Space, Horror, Minecraft

Daniel Feng

MAAD 14920 1 (Autumn 2022) Comparative Media Poetics: Horror

Professor Jones

October 19, 2022

       

Otto Fredrick Bollnow’s excerpts from “Human Space,” describes the two different spaces that most games occupy: day, twilight, and night space. Day spaces are full of color, brightness, and vision where the character is able to see the full extent of their surroundings. Night spaces lack light which forces the individual to carefully interact with their surroundings, mainly relying on other senses like hearing or touching. Subsequently, twilight space is the intermediate between the two where light is slowly decreasing. Minecraft, the popular open world first person game, reflects Bollnow’s depiction of day and night spaces as it incorporates many of Bollnow’s conceptual definitions of space in their game. Although, Minecraft also transcends all spaces through a single inclusion of abandoned structures. 

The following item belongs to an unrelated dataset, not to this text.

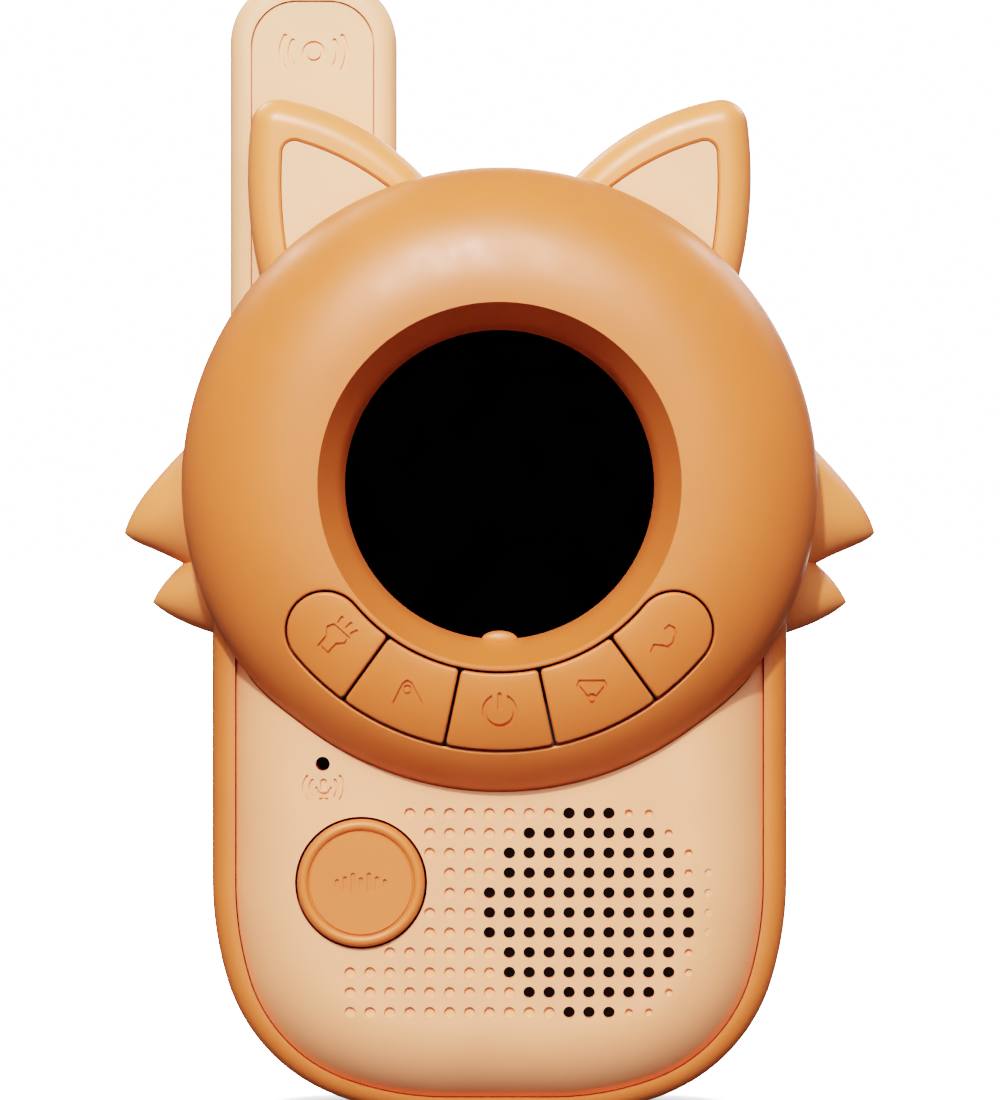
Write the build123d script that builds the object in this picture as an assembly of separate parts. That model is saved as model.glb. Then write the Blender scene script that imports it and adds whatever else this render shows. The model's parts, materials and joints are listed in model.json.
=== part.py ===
from build123d import *
import math
import os

# Toy walkie talkie with a fox-like head: every piece is one solid or one group of like solids.
# Frame: millimetres, +Z up, the front of the toy faces -Y and X = 0 is the middle of the body.
# Heights are measured from a line FOOT above the flat bottom edge; the export lifts every piece by
# FOOT, so that the finished toy stands on z = 0.

# --- case ---
FOOT = 0.6
BODY_HALF = 31.6          # half width of the body
BODY_TOP = 60.0           # top of the body plate, hidden behind the head
CORNER_ARCS = ((35.2, 20.0), (19.8, 53.5), (38.7, 16.5))   # bottom corner: radius, turn in degrees
HEAD_Z = 68.7             # height of the head's centre
HEAD_CASE_R = 33.6        # round part of the case behind the dome
CASE_FRONT = -8.2         # front of the border round the panel
HEAD_SEAT = -4.0          # front of the frame behind the dome
PARTING = 4.0             # where the front frame meets the rear shell
CASE_BACK = 16.0
FRAME_INSIDE = -2.2       # inner face of the frame's front plate
WALL = 1.8
BACK_PLATE = 1.6
BORDER_EDGE = 2.2         # rounding of the border's front edge
BACK_EDGE = 5.0           # rounding of the case's back edge
TALK_BOARD_PINS = ((-13.6, 35.6), (-10.2, 41.0))

# --- front panel ---
RIM = 2.7                 # width of the frame's border beside the panel
PANEL_DROP = 0.5          # the border is this much narrower along the bottom
PANEL_FRONT = -12.0
PANEL_SEAT = -3.2
PANEL_WALL = 1.6
PILLOW_R = 10.0           # the panel's face curves down to the border on this radius
PILLOW_REACH = 1.5        # the curve is cut this far before it would stand upright

# --- head dome ---
DOME_R = 34.8             # widest radius
DOME_FRONT = -20.0
DOME_EQUATOR = -9.3
DOME_BACK = -8.6
CROWN_R = 20.4            # flat front of the dome, where the curve begins
CHIN = 0.972              # the lower half of the dome is this much flatter
DOME_WALL = 1.6
RECESS_RIM_R = 19.6
WINDOW_R = 16.8
WINDOW_Y = -14.0
CORE_R = 20.2
CORE_BACK = -12.4
LENS_R = 17.8
LENS_FRONT = -13.6
NOSE = (1.95, 0.6, 0.95)  # half sizes of the small bead on the window's lower edge
NOSE_Y = -14.25

# --- keys ---
KEY_INNER_R = 20.15
KEY_OUTER_R = 28.9
KEY_END_ANGLE = 50.0      # centre of the rounded ends, from straight down
KEY_SPLITS = (12.0, 36.0)
KEY_GAP = 0.25
KEY_PROUD = 0.25
KEY_EDGE = 0.3            # rounding of the keys' front edges
KEY_CORNER = 0.45
KEY_BACK = -14.0
KEY_TRAVEL = 0.8
KEY_NAMES = ("lamp_button", "up_button", "power_button", "down_button", "call_button")
KEY_MIDDLES = (-47, -24, 0, 24, 47)
LINE = 0.34               # line width of the keys' engraved icons
STROKE = 0.45             # line width of the other engraved icons
ENGRAVING = 0.3           # their depth

# --- talk button ---
TALK_X = -15.09
TALK_Z = 25.33
TALK_R = 6.95
TALK_FACE = -12.8         # front of the button's disc
TALK_GROOVE_R = 5.65

# --- speaker and microphone ---
HOLE_PITCH = 2.17
SPEAKER_X = 9.75
SPEAKER_Z = 22.06
SPEAKER_R = 11.4
SPEAKER_HOOD_R = 13.4     # wall behind the grille
MIC_X = -19.28
MIC_Z = 38.29

# --- batteries and back ---
BAY_HALF = 16.6
BAY_FRONT = 4.0
BAY_BOTTOM = 10.6
BAY_TOP = 58.6
CELL_R = 5.15
CELL_Y = 9.25
CELL_PITCH = 11.1
DOOR_HALF = 18.6
DOOR_BOTTOM = 8.8
DOOR_TOP = 66.0
DOOR_FRONT = 14.8
DOOR_SCREW_Z = 62.9
CLIP_PIVOT_Y = 18.8
CLIP_PIVOT_Z = 92.0

# --- ears, tufts and torch ---
EAR_FRONT = -5.5
EAR_BACK = 2.5
EAR_LIP = 0.25            # bevel round the ear's inlay
TUFT_Y = 0.5
TORCH_Y = 9.0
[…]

Day space is more specifically explained by Bollnow as the space of seeing. He writes earlier that “the essential feature of day space lies in the fact that we can ‘oversee’ it in its entire extent. Not only do I have individual objects, but I have always incorporated them in the totality of space.” (Bollnow, 203). Since everything can be seen, players are more likely to explore their surroundings to understand more of their world through interaction. Bollnow introduces this idea through philosopher Lassen’s definition of “orderliness of the visible,” which argues that an individual’s eyes create a visual space of understanding while the rest of their senses create an entirely different space on their own (Bollnow, 204).

On the other hand, vision is restricted in night space, which requires more reliance on other senses to construct the world around. Light is often so limited that people are unlikely to see even a few feet in front of them. As a result, every step forward presents a new set of visual information that needs to be processed. The lack of sensory information encourages people to pick up on usually unnecessary information like breathing patterns or heartbeat. As described by another philosopher Minkowski, “darkness seeps through your body: “It is ‘more material’ than brightness. The space of darkness does not ‘spread out before me’, like the clearly recognizable space of daytime, ‘but touches me directly, envelops me … even penetrates me, completely passes through me, so that one could almost say that while the ego is permeable by darkness it is not permeable by light’” (Bollnow, 213).

When Minecraft starts, players are greeted by beautiful meadows, bright sun, and lively wildlife. The atmosphere is filled with bird chirps, melodic music, and player movement. Day spaces encourage exploration, the player has beautiful music to listen to, and they can see almost anything in all directions. Because there are no present dangers and players are new to the world, they are willing to interact with their surroundings: break blocks, build structures, and craft items. Also, they will likely search for villages to trade with villagers or explore different biomes for a potential place to build a house. This new world is exciting and beaming with possibilities.

However, night spaces in Minecraft discourages exploration. The world is dominated by organized hostile creatures and cave systems that diverge, collaborate, and confuse the player. In fact, the world itself seems to antagonize the player. For instance, players are no longer exploring new biomes, they are anxiously attempting to escape mobs while dodging caves. Players become hyperaware of their surroundings, which was not an issue during the day time. The goal, then, becomes crafting a bed and sleeping to escape night space. Additionally, night spaces have minimal light and sound. Torches are scarce and nowhere as effective as sunlight. Moreover, the nice melodies heard in the beginning are gone. Night space is often silent with sounds of hostile mobs and player footsteps filling the emptiness. Although caves have large echoes and it is riddled with eerie unnatural noise. The cave’s sounds are omnidirectional, and the sounds themselves are completely unrecognizable to any of the characters in the game. 

As a game that has a lot of elements that Bollnow describes, Minecraft also transcends the extremes of day and night space through abandoned structures: desert tombs and mossy jungle temples are riddled with live traps that would kill players in an instant and abandoned mine shafts and hidden dungeons are riddled around the cave tunnels. All of these structures exist regardless of what space is present. Yet, there are no explanations for any of them. None of the villagers (the most autonomous mob in the game) are ever seen breaking or building blocks and their villages are basic in design compared to any of the abandoned structures in the game. As the sole player in the game that can break, place, and craft items, the game’s mystery has no resolution for the existence of previous players in this world. Thus, players feel a creeping sensation of being observed – a feeling that transcends both day and night spaces.